Se lo han impedido la obsesión soberanista y el chantaje de la CUP. Y no sólo en los presupuestos, sino en cualquier movimiento sospechoso, de forma que el honorable Puigdemont, un señor de la burguesía, inspira cierta ternura porque se ha convertido en rehén de los anticapitalistas. O los anticapis, como se estila en el lenguaje cursilón de Podemos.
Estaba claro que un delfín de Artur Mas no podía nadar mucho. Menos aún cuando Oriol Junqueras no ha hecho otra cosa que amaestrarlo como una mascota. Puigdemont se desgasta, se carboniza, igual que le sucede a su partido. La última encuesta de La Vanguardia coloca al PedeCat en diez escaños por debajo de Esquerra Republicana.

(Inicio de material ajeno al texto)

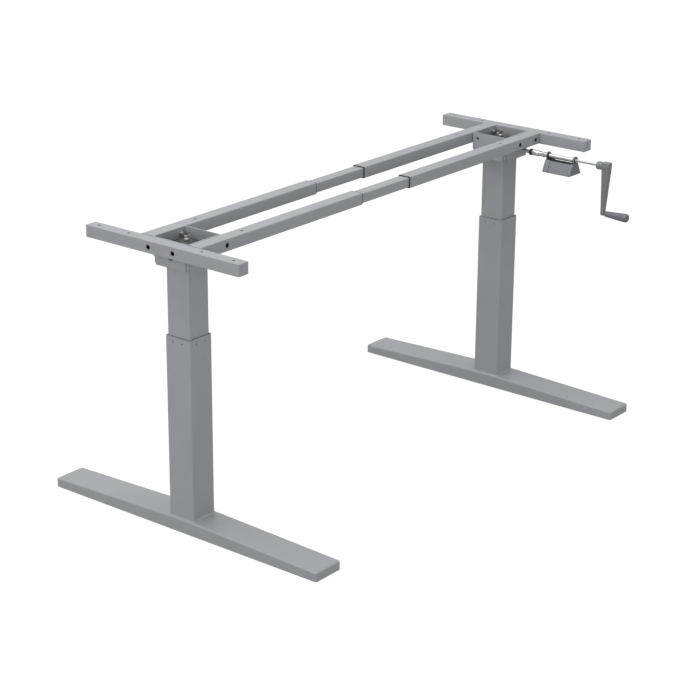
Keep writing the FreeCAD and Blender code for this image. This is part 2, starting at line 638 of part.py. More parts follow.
def outer_rail(side):
    """Rectangular steel tube bolted to the head's front or rear wall."""
    y = side * RAIL_Y
    near = y - side * RAIL_WIDTH / 2
    far = y + side * RAIL_WIDTH / 2
    tube = hollow(RAIL_OUTER_END, RAIL_INNER_END, y - RAIL_WIDTH / 2, y + RAIL_WIDTH / 2,
                  RAIL_BOTTOM, FRAME_TOP, RAIL_CORNER, RAIL_WALL, 0)
    holes = [
        rod(TOP_HOLE_DIAMETER, RAIL_HOLE_INSET, y, FRAME_TOP - RAIL_WALL - 1, (0, 0, 1), RAIL_WALL + 2),
        rod(DRIVER_HOLE_DIAMETER, RAIL_HOLE_INSET, y, RAIL_BOTTOM - 1, (0, 0, 1), RAIL_WALL + 2),
    ]
    for x in (-BOLT_SPREAD / 2, BOLT_SPREAD / 2):
        holes.append(rod(ACCESS_HOLE_DIAMETER, x, far + side, BOLT_Z, (0, -side, 0), RAIL_WALL + 2))
        holes.append(rod(BOLT_DIAMETER + 2 * SCREW_CLEARANCE, x, near - side, BOLT_Z,
                         (0, side, 0), RAIL_WALL + 2))
    return tube.cut(holes)


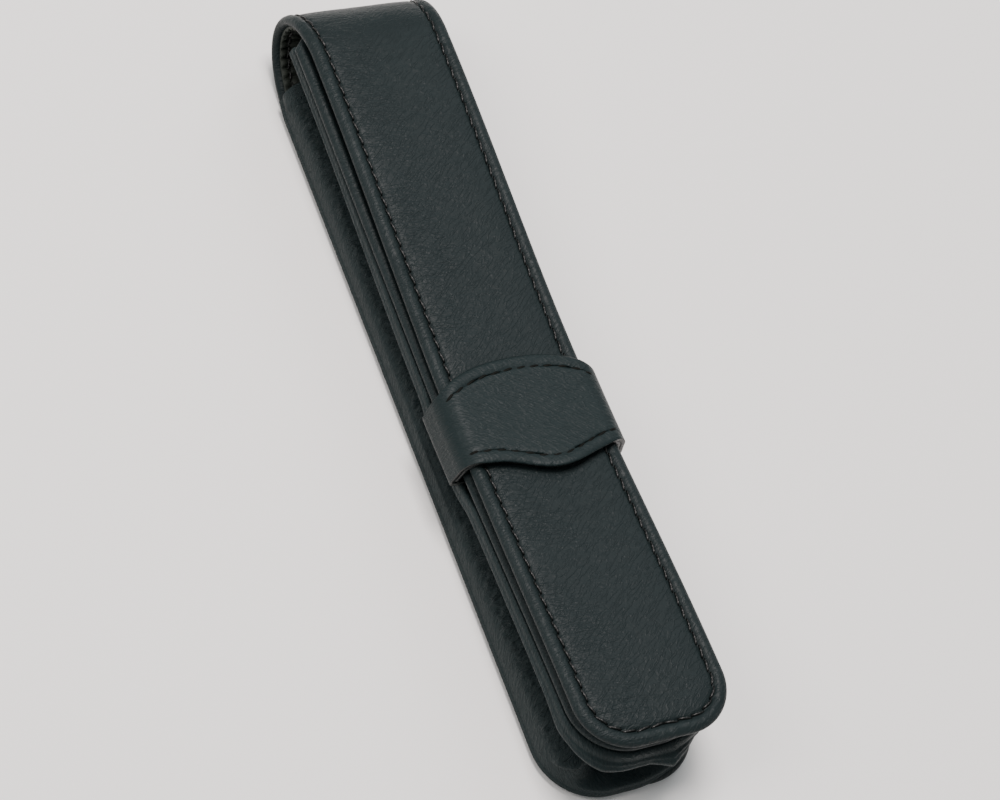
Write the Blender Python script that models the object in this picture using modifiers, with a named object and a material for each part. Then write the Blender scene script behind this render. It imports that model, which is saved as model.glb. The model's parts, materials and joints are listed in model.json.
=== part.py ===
"""Leather case for one fountain pen, lying on its back.

One long strap makes the back panel, folds over the mouth and comes down the front as a flap.
A front panel hangs between two V-folded sides cut from one gusset strip, and a keeper band
on the front panel holds the flap down.

Frame: X across the case, +Y towards the fold, +Z up. The origin is under the middle of the
case, on the face it rests on. Everything is in metres.
"""
import math

import bmesh
import bpy
from mathutils import Vector

MM = 0.001

# Overall sizes
LENGTH = 172.0 * MM               # rounded end of the back to the outside of the fold
BACK_WIDTH = 33.0 * MM
FLAP_MARGIN = 1.3 * MM            # the flap is narrower than the back by this on each side
FLAP_WIDTH = BACK_WIDTH - 2 * FLAP_MARGIN
FOLD_HEIGHT = 22.3 * MM           # outside of the flap above the table, at the fold
FOLD_REACH = 13.6 * MM            # how far the fold stands out beyond its centre line

# Layers of the strap
LEATHER = 1.0 * MM
LINING = 0.6 * MM
BOARD = 0.8 * MM
GLUE = 0.1 * MM                   # gap between two glued layers
HEM = 5.0 * MM                    # width of leather turned in round an edge
LINING_INSET = 1.9 * MM
BOARD_INSET = HEM + 0.3 * MM
TURN = 2 * LEATHER + GLUE         # thickness of a turned edge
STRAP = TURN + GLUE + LINING      # thickness of the whole strap

# Rounded ends
BACK_CORNER = 12.0 * MM
FLAP_CORNER = 10.5 * MM
FLAP_SHORTER = 0.6 * MM           # the flap stops this far short of the back's end
CORNER_STEPS = 5
STATION_STEP = 13.0 * MM          # spacing of the sections along the straight sides

# Seams
SEAM_INSET = 2.85 * MM
SEAM_DEPTH = 0.55 * MM
SEAM_WIDTH = 0.9 * MM
THREAD_RADIUS = 0.18 * MM

# The flap sags under the keeper and lifts towards its tip
SAG_DEPTH = 2.85 * MM
SAG_HEIGHT = FOLD_HEIGHT - SAG_DEPTH
SAG_Y = -2.0 * MM
TIP_LIFT = 1.8 * MM
TIP_HEIGHT = FOLD_HEIGHT + TIP_LIFT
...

Se diría que los catalanes prefieren el original a la copia. Y que recelan de un político, Puigdemont, cuya prisa por llegar a la independencia -de cualquier manera y a cualquier precio- desvirtúa o frivoliza la aspiración misma. La despoja de épica. La convierte en un calentón.
Puigdemont es el presidente de todos los catalanes, pero sólo gobierna para la mitad. Y se ciñe, se circunscribe, al aparato de propaganda. Aprendió a utilizarlo en su pasado de periodista. Y lo maneja desde el victimismo, colocándose delante de los mártires de Madrid. Y perseverando en una impostura melodramática que pretende redondear organizando un pucherazo con urnas de cartón.
No he hablado de su pelo porque me parece una frivolidad. Pero es lo primero que aparece en el algoritmo de Google. Lo segundo que aparece es peluca. No sé si me explico.